За несколько десятилетий античная красота реально вышла из лимба, а котором она спала, окутанная саваном, в глубокой летаргии. Но как только лимб разверзся, как только саван раскрылся, не тело молодой девушки предстало перед нашими глазами, но живая женщина, которая действует и говорит. Она подобна античной жрице, которая играла роль Персефоны в Элевсинских мистериях, увенчанная нарциссами, подносящая богам нектар в прекрасной чаше. Двойная магия; ибо нектар энтузиазма , который она предлагает своим адептам, опьяняет души и делает их светоносными, а звездный цветок воскрешения , сияющий у нее на лбу, проникает сквозь все вещи своими тонкими лучами. Это преображает Природу, людей и богов. Невидимая для профанов, но видимая для Посвященных, новая Персефона появляется в старой христианской базилике. Сразу все меняет вид. Огромные пилястры взлетают, арки сплетаются в гигантские своды. Бог-Отец, Христос и Богоматерь не исчезают с купола, но освещаются интенсивным светом, обретают плотскую красоту и прелесть. Кажется, что они вышли из-под раскаленного свода и склонились над полутьмой нефа, где растет толпа верующих.

Вне церкви – другое чудо. Радостные могильщики, виноградари и крестьяне откапывают греческие мраморные статуи, торсы Геракла, Аполлона и Венеры, которые поражают скульпторов. Так по примеру Юлии с Аппиевой дороги толпа римских героев выходит из земли и начинает украшать в виде статуй ниши, лестницы, фасады и фризы дворцов. На берегах морей тритоны и нереиды вновь появляются на гребнях волн. Сады вилл вновь населяются нимфами и фавнами. В приходах капелл, как и в будуарах князей, больше нельзя отличить ангелов от амуров. На столе пап серебряные сирены служат ручками хрустальным кувшинам, а вакханки, увенчанные виноградом, окружают золотые блюда кардиналов. Можно сказать, что в удивительном порыве античный мир со всей своей мифологией поднялся на штурм христианского мира и побратался с завоеванным.

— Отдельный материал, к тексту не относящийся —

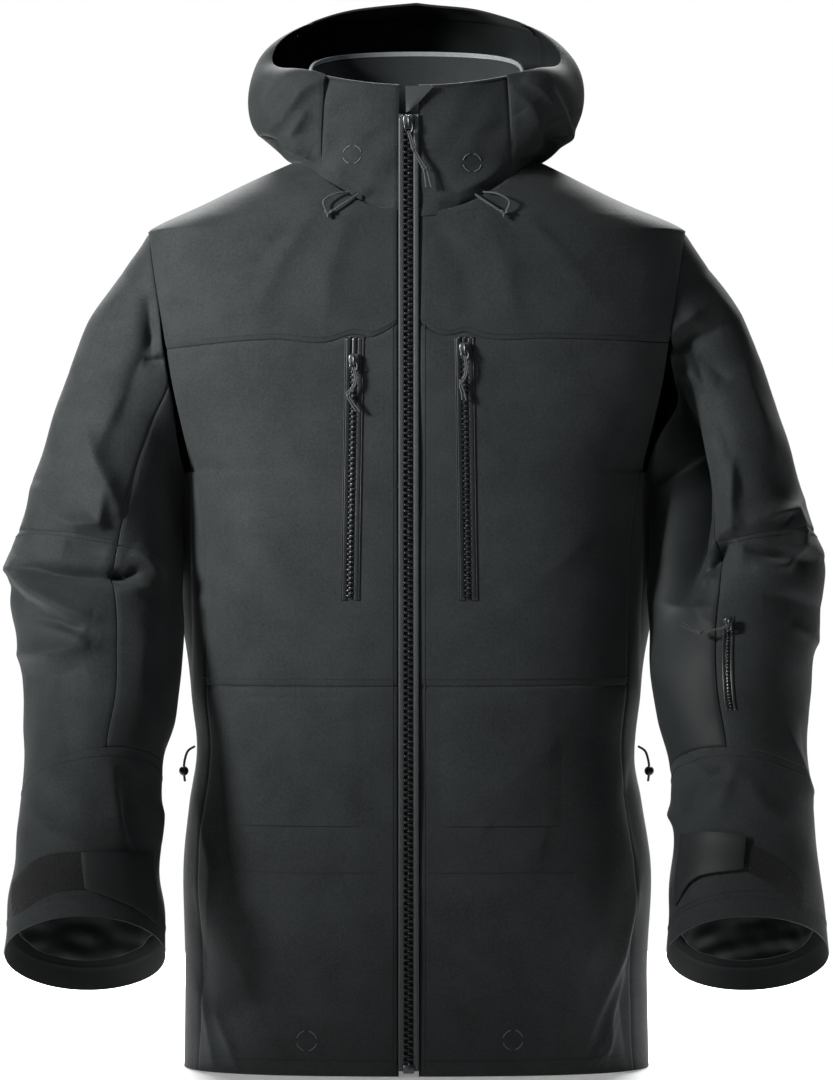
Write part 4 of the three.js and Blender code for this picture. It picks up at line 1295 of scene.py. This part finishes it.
# place across at the top; how far the slider is below the top; the pull's steps from the slider's eye
CHEST_ZIPS = {
    "right": (-56, 22, [(0, 0), (1.8, -8), (0.8, -16), (-5, -25), (-1, -33), (4, -40)]),
    "left": (43, 12, [(0, 0), (1.5, -9), (0.5, -18), (-3.5, -26), (-1.5, -34), (-0.5, -40)]),
}


def chest_zip_at(top_x):
    """The place of a chest zip's points on the front: sideways step and height in, point out."""
    lean = math.copysign(CHEST_SLANT, top_x)
    return lambda step, z: on_front(top_x + lean * (CHEST_TOP - z) + step, z)[0]


def build_chest_zips():
    for name, (top_x, drop, steps) in CHEST_ZIPS.items():
        line = ZipLine(chest_zip_at(top_x), CHEST_LOW, CHEST_TOP)
        strips = [sweep(line, film(sign, 3.1, 7.6, 1.25), 90) for sign in (-1, 1)]
        edge = [(7.4, -0.5), (7.5, 0.9), (8.1, 1.1), (8.7, 0.8), (8.8, -0.5)]
        strips += [sweep(line, edge, 90), sweep(line, [(-a, b) for a, b in edge][::-1], 90)]
        strips.append(sweep(line, floor_strip(3.3, 0.0), 90))
        made = new_mesh(f"chest_zip_film_{name}", *merge(strips), POCKET_FILM)
        finish(made, "shell", f"chest_zip_{name}", "pocket_zip")
        seat_z = CHEST_TOP - drop
        rows = teeth(line, 4.7, (4.0, 1.9, 1.9), 1.15, 0.95, CHEST_LOW + 4, seat_z - 3)
        finish(new_mesh(f"chest_zip_teeth_{name}", *rows, TEETH), "shell", slot="pocket_zip")
        here, across, along, out = (value[0] for value in line.frame(np.array([float(seat_z)])))
        turn = np.stack([across, -out, along], axis=1)
        shape = moved(slider(1.0, 10, 13), here + out * 3.4, turn)
        finish(new_mesh(f"chest_slider_{name}_shaped", *shape, METAL), f"chest_slider_{name}",
               f"chest_zip_slider_{name}", "coated_metal")
        eye = here + out * 6.6 - np.array([0, 0, 5.5])
        pull(f"chest_zip_pull_{name}", eye, steps, 0.85, f"chest_pull_{name}", (0.6,),
             ((0.9, 0), (-0.9, 0)))


FOREARM_LOW, FOREARM_TOP = 300, 402


def build_forearm_zip():
    def at(step, z):
        share = (z - FOREARM_LOW) / (FOREARM_TOP - FOREARM_LOW)
        return on_hoop(SIDES["left"], mix(7.35, 5.75, share), 96 - step * 0.73 + 0 * z)
    line = ZipLine(at, FOREARM_LOW, FOREARM_TOP)
    strips = [sweep(line, film(sign, 2.2, 5.2, 1.2), 50) for sign in (-1, 1)]
    strips.append(sweep(line, floor_strip(2.4, 0.1), 50))
    finish(new_mesh("forearm_zip_film", *merge(strips), POCKET_FILM), "shell", "forearm_zip", "pocket_zip")
    rows = teeth(line, 3.6, (3.0, 1.6, 1.45), 0.85, 0.8, FOREARM_LOW + 3, FOREARM_TOP - 10)
    finish(new_mesh("forearm_zip_teeth", *rows, TEETH), "shell", slot="pocket_zip")
    low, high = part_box("forearm_zip_slider")
    middle = (np.array(low) + np.array(high)) / 2 / MM - np.array([0, SHIFT_Y, 0])
    made = new_mesh("forearm_slider_shaped", *moved(slider(0.8, 7.5, 9.5), middle), METAL)
    finish(made, "forearm_slider", "forearm_zip_slider", "coated_metal")
    eye = middle + np.array([-1.5, -4.6, -3])
    steps = [(0, 0), (-6, -2.5), (-14, -4), (-23, -6), (-31, -4), (-40, 2)]
    pull("forearm_zip_pull", eye, steps, 0.85, "forearm_pull", (0.6,), ((0, 1.6), (0, -1.2)))


# ---- flaps, cuff tabs and patches ------------------------------------------------------------------------
FLAP_REACH = {-1: (38, 172), 1: (10, 142)}
FLAP_LOW, FLAP_TOP = 225, 344
FLAP_STITCH_Z = 232
# top edge and bottom edge of each cuff tab, from the sewn end: share along it, x and z in the front view
TAB_EDGES = {
    -1: ([(0, 236, 201.4), (0.5, 262, 203.5), (1, 299, 204)],
         [(0, 232, 139), (0.4, 250, 153.5), (1, 295.5, 173.3)]),
    1: ([(0, 237.5, 218.8), (0.5, 259, 222.6), (1, 294.5, 219.7)],
        [(0, 233, 155), (0.45, 250, 180), (1, 291.5, 190.7)]),
}
# the same for the loop patches, from the outer end
PATCH_EDGES = {
    -1: ([(0, 361, 177), (0.2, 348, 192), (0.6, 325, 204), (1, 292, 206)],
         [(0, 360.5, 147), (0.5, 325, 168.5), (1, 292, 174)]),
    1: ([(0, 346, 176), (0.5, 316, 203), (1, 288, 217)],
        [(0, 347, 150), (0.5, 312, 178.5), (1, 287, 191)]),
}


def between(edges, side, lift):
    """A patch of a sleeve's front between a top and a bottom edge given in the front view."""
    top, bottom = (reader(rows) for rows in edges[side])

    def surface(u, v):
        x = mix(bottom(u, 1), top(u, 1), v)
        z = mix(bottom(u, 2), top(u, 2), v)
        points, normals = on_sleeve(side, x, z, mix(*lift, ramp(0, 0.6, u)))
        return points, points - normals * INWARD
    return surface


def build_flaps_and_tabs():
    for name, side in SIDES.items():
        def flap(u, v, s=side):
            x = s * mix(*FLAP_REACH[s], u)
            z = mix(FLAP_LOW, FLAP_TOP, v) + 3.5 * (1 - v) * (1 - np.clip(u * 12, 0, 1))
            hem = 0.5 * np.exp(-((z - FLAP_STITCH_Z) / 1.2) ** 2)
            proud = ramp(0, 0.2, np.minimum(u, 1 - u)) * ramp(0, 0.06, 1 - v)
            points, normals = on_front(x, z, mix(-0.5, 0.8 - hem, proud))
            return points, points - normals * INWARD
        cloth(f"hand_pocket_flap_{name}_cloth", flap, 60, 50, f"pocket_flap_{name}",
              stands_for=f"hand_pocket_flap_{name}")
        cloth(f"loop_patch_{name}_pile", between(PATCH_EDGES, side, (1.6, 1.6)), 40, 20,
              "shell", LOOP, LOOP, edges=dict.fromkeys(ALL_ROUND, 0.7), thick=1.6,
              ripples=Ripples(5, 3.2), ripple_mm=0.22,
              stands_for=f"loop_patch_{name}", slot="loop_fabric", held=None)
        cloth(f"cuff_tab_{name}_laminate", between(TAB_EDGES, side, (2.7, 5.6)), 40, 24,
              f"cuff_tab_{name}", TAB, TAB, edges=dict.fromkeys(ALL_ROUND, 0.5), thick=2.3,
              stands_for=f"cuff_tab_{name}", slot="tab_laminate", held=None)


# ---- inside ----------------------------------------------------------------------------------------------
SKIRT_LOW, SKIRT_TOP = 120, 300
SKIRT_INSETS = (24, 16)            # how far inside the shell its lower and its upper edge hang
SKIRT_ROUND = (-70, 250)           # directions it runs between, open at the front
STORM_LOW, STORM_TOP = 13, 866
LOOP_HALF, LOOP_TOP_Y, LOOP_TOP_Z = 26, 67, 842


def build_inside():
    def skirt(u, v):
        angle = np.radians(mix(*SKIRT_ROUND, u))
        z = mix(SKIRT_LOW, SKIRT_TOP, v)
        inset = mix(*SKIRT_INSETS, v)
        depth = np.where(np.sin(angle) < 0, front_depth(z), torso(z, 2))
        points = np.stack([(torso(z, 1) - inset) * np.cos(angle), (depth - inset) * np.sin(angle), z], -1)
        return points, np.stack([0 * z, 0 * z, z], -1)
    cloth("powder_skirt_cloth", skirt, 160, 40, "shell", LINING, ripples=Ripples(61, 40, grain=(1, 1, 0.2)),
          ripple_mm=1.6, stands_for="powder_skirt", slot="lining")

    def storm_flap(u, v):
        z = mix(STORM_LOW, STORM_TOP, v)
        points = np.stack([mix(ZIP_X - 16, ZIP_X + 20, u), zip_line_y(z) + 3.6, z], -1)
        return points, points + np.array([0, INWARD, 0])
    cloth("storm_flap_cloth", storm_flap, 8, 60, "shell", LINING, stands_for="storm_flap", slot="lining")
    arch = []
    for share in (-1, -0.6, 0, 0.6, 1):
        sag = 1 - share * share
        arch.append((share * LOOP_HALF, LOOP_TOP_Y - 3.6 * sag, LOOP_TOP_Z - 4.5 * sag))
    arch = through(arch, 30)

    def strap(u, v):
        share = v * (len(arch) - 1)
        low = np.clip(np.floor(share).astype(int), 0, len(arch) - 2)
        points = mix(arch[low], arch[low + 1], (share - low)[..., None])
        points = points + np.stack([0 * u, 0 * u, mix(-3, 3, u)], -1)
        return points, points + np.array([0, INWARD, 0])
    cloth("hanger_loop_strap", strap, 6, 40, "shell", LINING, thick=1.2, stands_for="hanger_loop",
          slot="lining", held=None)


# ---- shock cords -----------------------------------------------------------------------------------------
HOOD_CORD = [(60, -99, 798), (74, -103, 796), (84, -105, 789),
             (80, -105, 780), (68, -104, 786), (53, -101, 796)]
WAIST_CORD = [(203, -24, 294), (209, -26, 290), (212, -27, 282), (213, -27, 272), (212, -26, 262)]


HOOD_CORD_POINTS, HOOD_KNOT_POINT = 70, 38         # points along a hood cord, and the one its knot is on
WAIST_CORD_POINTS, WAIST_BEAD_POINT = 50, 36
BEAD_HALF_HEIGHT, BEAD_RADIUS = 4.4, 4.1


def build_shock_cords():
    for name, side in SIDES.items():
        line = through([(side * x, y - 5, z) for x, y, z in HOOD_CORD], HOOD_CORD_POINTS)
        made = cord_curve(f"hood_cord_{name}_loop", line, 1.0, "shell")
        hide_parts(f"hood_cord_{name}")
        knot_middle = line[HOOD_KNOT_POINT] + np.array([0, -0.5, -1.0])
        tie = knot(f"hood_cord_{name}_knot", knot_middle, 4.4, 1.1, "shell")
        place(line[0]).tolist()
        run_length(line) * MM
        line = through([(side * x, y - 5, z) for x, y, z in WAIST_CORD], WAIST_CORD_POINTS)
        made = cord_curve(f"waist_cord_{name}_strand", line, 1.1, "shell")
        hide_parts(f"waist_cord_{name}")
        angle = np.linspace(0, math.pi, 14)
        heights = -BEAD_HALF_HEIGHT * np.cos(angle)
        bead_line = np.stack([0 * angle, 0 * angle, heights], -1) + line[WAIST_BEAD_POINT]
        shape = tube(bead_line, 0.25 + BEAD_RADIUS * np.sin(angle), 20)
        bead = new_mesh(f"waist_bead_{name}_shaped", *shape, BEAD)
        finish(bead, "shell", f"waist_bead_{name}", "moulded_bead")
        place(line[0]).tolist()
        run_length(line) * MM


# ---- camera, light and floor -------------------------------------------------------------------------
FLOOR_RADIUS = 1500
FLOOR_DROP = 0.6           # how far the floor lies under the hem
AMBIENT = 0.022            # strength of the light that comes from all round


def build_camera():
    data = bpy.data.cameras.new("camera")
    data.sensor_width = SENSOR_MM
    data.lens = SENSOR_MM * CAMERA_DISTANCE / FRAME_HEIGHT
    data.clip_end = 60
    camera = bpy.data.objects.new("camera", data)
    bpy.context.scene.collection.objects.link(camera)
    eye = Vector(place([0, -CAMERA_DISTANCE, CAMERA_HEIGHT]))
    aim = Vector(place([0, 0, AIM_HEIGHT]))
    camera.location = eye
    camera.rotation_euler = (aim - eye).to_track_quat("-Z", "Y").to_euler()
    bpy.context.scene.camera = camera


def area_light(name, position, target, size, watts, colour, spread):
    data = bpy.data.lights.new(name, "AREA")
    data.spread = math.radians(spread)
    data.shape = "RECTANGLE"
    data.size, data.size_y = size
    data.energy = watts
    data.color = colour
    light = bpy.data.objects.new(name, data)
    bpy.context.scene.collection.objects.link(light)
    light.location = position
    light.rotation_euler = (Vector(target) - Vector(position)).to_track_quat("-Z", "Y").to_euler()


def build_studio():
    warm, cool = (1.0, 0.995, 0.985), (0.96, 0.98, 1.0)
    area_light("key_light", (-2.25, -1.45, 1.45), (-0.24, 0, 0.7), (0.5, 0.5), 4.2, warm, 28)
    area_light("front_light", (-0.3, -3.4, 1.9), (-0.05, 0, 0.85), (0.8, 0.8), 0.2, cool, 36)
    area_light("hood_light", (0.25, -0.5, 2.3), (0.02, 0, 0.98), (0.5, 0.5), 0.2, cool, 25)
    area_light("floor_light", (0, 2.3, 2.4), (0, 0.7, 0), (2.0, 1.0), 80, (1, 1, 1), 70)
    world = bpy.data.worlds.new("studio")
    world.use_nodes = True
    tree = world.node_tree
    backdrop = tree.nodes["Background"]
    backdrop.inputs["Color"].default_value = (1, 1, 1, 1)
    ambient = tree.nodes.new("ShaderNodeBackground")
    ambient.inputs["Color"].default_value = (0.93, 0.97, 1.0, 1)
    ambient.inputs["Strength"].default_value = AMBIENT
    path = tree.nodes.new("ShaderNodeLightPath")
    choice = tree.nodes.new("ShaderNodeMixShader")
    tree.links.new(path.outputs["Is Camera Ray"], choice.inputs[0])
    tree.links.new(ambient.outputs[0], choice.inputs[1])
    tree.links.new(backdrop.outputs[0], choice.inputs[2])
    tree.links.new(choice.outputs[0], tree.nodes["World Output"].inputs["Surface"])
    bpy.context.scene.world = world
    bpy.context.scene.view_settings.view_transform = "Standard"
    angle = np.linspace(0, 2 * math.pi, 96, endpoint=False)
    rim = np.stack([FLOOR_RADIUS * np.cos(angle), FLOOR_RADIUS * np.sin(angle), 0 * angle - FLOOR_DROP], -1)
    new_mesh("floor", rim, [range(len(rim))], floor_material(), smooth=False)


def floor_material():
    shader = Shader("pale_floor")
    tone = shader.noise(400, detail=2.0)
    shader.join(shader.blend_colours(tone, (0.8, 0.8, 0.8, 1), (0.86, 0.86, 0.86, 1)),
                shader.surface.inputs["Base Color"])
    shader.set(Roughness=0.7, Emission_Color=(1, 1, 1, 1), Emission_Strength=0.2)
    return shader.material


# ---- the CAD nodes that stay get their finish ---------------------------------------------------------
def dress_cad_nodes():
    finishes = {
        "zip_tape": ZIP_FILM, "pocket_zip": POCKET_FILM, "coated_metal": METAL, "cord": CORD,
        "moulded_bead": BEAD, "lining": LINING, "loop_fabric": LOOP, "tab_laminate": TAB,
        "shell_cloth": SHELL, "seam_tape": SEAM_TAPE,
    }
    for row in frame["record"]["subparts"]:
        data = frame["nodes"][row["node"]].data
        for index in range(len(data.materials)):
            data.materials[index] = finishes[row["material_slot"]]


build_camera()
build_studio()
dress_cad_nodes()
build_torso()
build_sleeves()
build_collar()
build_hood()
build_main_zip()
build_chest_zips()
build_forearm_zip()
build_flaps_and_tabs()
build_inside()
build_shock_cords()
front_stitches()
sleeve_stitches()
ring_marks()
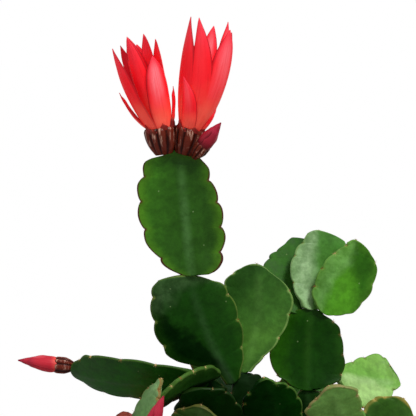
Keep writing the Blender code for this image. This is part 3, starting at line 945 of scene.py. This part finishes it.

Эта картина резюмирует то, чем должно быть Возрождение для человеческого развития. Два противоборствующих мира схлестываются и смешиваются, сражаются друг с другом и сочетаются на сто ладов, чтобы породить новый мир. Между христианским гением и языческой душой произошел не мезальянс, а бурный союз, за которым последовал резкий разрыв. Ибо две силы, воевавшие пятнадцать столетий и на мгновение объединившиеся, должны были грубо разойтись после страстных объятий, чтобы вновь сражаться на других полях и искать новые союзы в иных формах в следующие века. Даже сейчас борьба далека от завершения, и, быть может, она продлится до конца времен, ибо она лежит в основе всякой человеческой эволюции. Но от временного союза эллинизма и христианства в XV и XVI веках родились две бессмертных дочери: итальянская скульптура и живопись.